A second bridge to SPI is still a few years away and depends on financing options, Sepulveda said.

“If we go around the private sector, it might be quicker because the private sector wants to start making money as soon as possible, but if we go the traditional method of funding projects through TxDOT, it may take a little bit longer,” he said.

Sepulveda said it does not automatically follow that if the private sector funded the project, the Second Causeway would be a toll road.

“Right now, what we are focused on is the environmental phase because if we can get that clearance, we can expedite the design, expedite the acquisition and construction.”

As with other transportation projects, Sepulveda said unity among all the key stakeholders in the Valley is key.

“We think going to TxDOT, as one voice in the whole room for the Rio Grande Valley stating that this is our top priority, this is our top project, is the way to go.”

“I think we can get our transportation commission to support us. As opposed to the commission hearing from one end of the Valley and then the other end.”

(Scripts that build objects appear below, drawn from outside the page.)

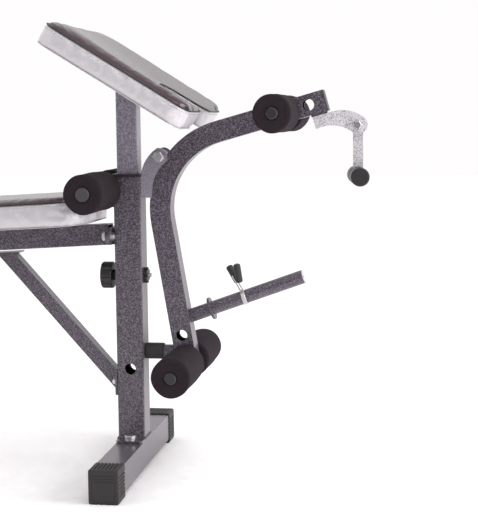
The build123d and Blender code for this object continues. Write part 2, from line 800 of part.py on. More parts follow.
def build():
    """Every node of the bench, about the front post's foot."""
    outer = bent_bar(lever / 2)
    ears = mirrored(hinge_ear())
    nodes = {
        "front_post": front_post(),
        "post_collar": post_collar(ears),
        "hinge_ears": ears,
        "pivot_bolt": bolt_across(*pivot, 5, 17, 10, ear_out),
        "post_brackets": group(post_lugs(), roller_saddle()),
        "beam_bolt": beam_bolt(),
        "main_beam": main_beam(),
        "beam_end_cap": beam_end_cap(),
        "diagonal_brace": diagonal_brace(),
        "brace_bolts": brace_bolts(),
        "lock_nut": lock_nut(),
        "rear_leg": rear_leg(),
        "seat_brackets": seat_brackets(),
        "seat_board": seat_board(),
        "seat_pad": seat_pad(),
        "backrest_brackets": group(hinge_bracket(), backrest_rest()),
        "hinge_pin": hinge_pin(),
        "prop_ladder": prop_ladder(),
        "inner_post": inner_post(),
        "pad_bracket": pad_bracket(),
        "preacher_board": preacher_board(),
        "preacher_pad": preacher_pad(),
        "lock_knob": lock_knob(),
        "lock_rod": lock_rod_piece(),
        "lever_tube": lever_tube(outer),
        "weight_post": weight_post(outer),
        "weight_stop": weight_stop(),
        "weight_post_cap": weight_post_cap(),
        "bumper_cap": bumper_cap(),
        "arm_end_cap": arm_end_cap(),
        "curl_bracket": curl_bracket(arm_spacer()),
        "curl_bolt": curl_bolt_set(),
        "curl_strap": curl_strap(),
        "curl_grips": curl_grips(),
        "clip_spring": clip_spring(),
        "clip_grips": clip_grips(),
        "backrest_rails": backrest_rails(),
        "backrest_board": backrest_board(),
        "backrest_pad": backrest_pad(),
        "prop_pin": prop_pin(),
        "backrest_prop": backrest_prop(),
    }
    nodes["base_plates"] = group(base_plate(0), base_plate(rear_x))
    nodes["base_bolts"] = group(base_bolts(0), base_bolts(rear_x))
    for name, x in (("front", 0), ("rear", rear_x)):
        nodes[name + "_foot"] = foot_tube(x)
        nodes[name + "_foot_caps"] = mirrored(foot_cap(x))
    rollers = {
        "lower": (lower_roller, 35, 23, 9.6),
        "upper": (upper_roller, 33, 23, 9.6),
        "post": (post_roller, 35, 29, 12.2),
    }
    for name, (place, radius, inside, cap_radius) in rollers.items():
        foam = roller_foam(*place, radius, inside)
        nodes[name + "_roller_bar"] = roller_bar(*place)
        nodes[name + "_roller_foams"] = mirrored(foam)
        nodes[name + "_roller_caps"] = roller_caps(*place, cap_radius)
    return nodes


def centred(nodes):
    """The nodes moved so that the origin is the bottom centre of the whole, and the move itself."""
    whole = Compound([solid for node in nodes.values() for solid in node.solids()]).bounding_box()
    move = Pos(-(whole.min.X + whole.max.X) / 2, 0, -whole.min.Z)
    return {name: move * node for name, node in nodes.items()}, move


def main():
    """Write one STEP file per node."""
    os.makedirs("parts", exist_ok=True)
    nodes, move = centred(build())
    for name, node in nodes.items():
        export_step(node, f"parts/{name}.step")
    print(len(nodes), "nodes, moved by", move.position.X)


if __name__ == "__main__":
    main()
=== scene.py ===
# Adjustable weight bench: finishes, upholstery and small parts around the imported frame, in metres
import math

import bmesh
import bpy
from mathutils import Matrix, Vector
from mathutils.bvhtree import BVHTree


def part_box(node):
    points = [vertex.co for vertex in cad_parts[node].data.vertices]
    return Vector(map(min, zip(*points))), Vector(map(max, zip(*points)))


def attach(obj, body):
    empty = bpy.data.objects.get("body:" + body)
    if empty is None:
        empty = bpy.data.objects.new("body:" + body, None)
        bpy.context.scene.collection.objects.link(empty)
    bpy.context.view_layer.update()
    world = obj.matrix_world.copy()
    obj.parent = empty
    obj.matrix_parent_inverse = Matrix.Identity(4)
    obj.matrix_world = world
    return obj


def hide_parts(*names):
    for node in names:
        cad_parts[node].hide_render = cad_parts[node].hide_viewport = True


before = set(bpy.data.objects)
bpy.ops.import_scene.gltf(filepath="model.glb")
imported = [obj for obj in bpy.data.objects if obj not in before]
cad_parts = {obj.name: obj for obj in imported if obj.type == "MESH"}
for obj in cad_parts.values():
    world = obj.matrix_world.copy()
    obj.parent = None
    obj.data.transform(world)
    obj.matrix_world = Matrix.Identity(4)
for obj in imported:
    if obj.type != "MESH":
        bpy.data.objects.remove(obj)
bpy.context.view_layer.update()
print("frame loaded:", len(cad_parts), "nodes")

scene = bpy.context.scene
mm = 0.001
postLow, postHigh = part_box("front_post")
postFoot = Vector(((postLow.x + postHigh.x) / 2, 0, 0))  # floor point under the front post


def at(x, y, z):
    # a point given in millimetres from the front post's foot
    return postFoot + Vector((x, y, z)) * mm


# camera

camera = {
    "ahead": 554.31, "aside": -2349.06, "height": 651.98,
    "yaw": 8.55, "pitch": 6.25, "roll": -0.65, "lens": 90.42,
}


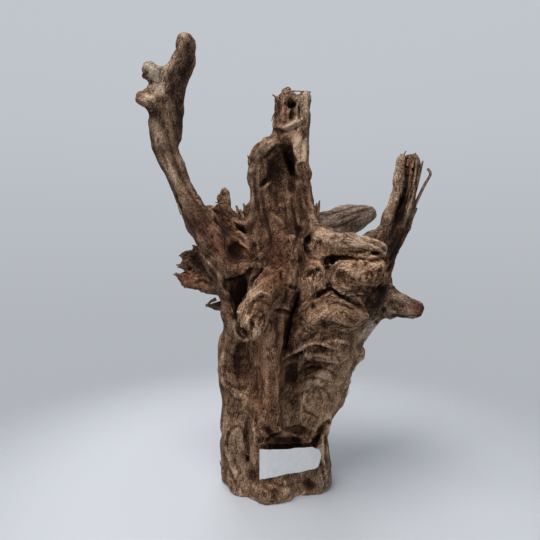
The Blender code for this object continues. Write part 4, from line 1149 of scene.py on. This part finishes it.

Sepulveda added: “We are very excited about this, about the engineering recommendations and I know that TxDOT is receptive of all. We just need to make one last charge with it, stay focused and get it done.”

2 COMMENTS

  1. How about converting EXISTING railways into light rail? We could connect the mid and lower valley with an efficient public transportation system. Would make commuting between UTRGV campuses much less painful.

  2. Under no circumstances should even 1$ more be spent on this route than would have normally been spent on it if Tres Lagos did not exist. If an easy access is wanted for this exclusive community for the rich then the developers should pay the entire bill from their front gate to the ocean. Just another example of planning how take from the middle class and give to the rich.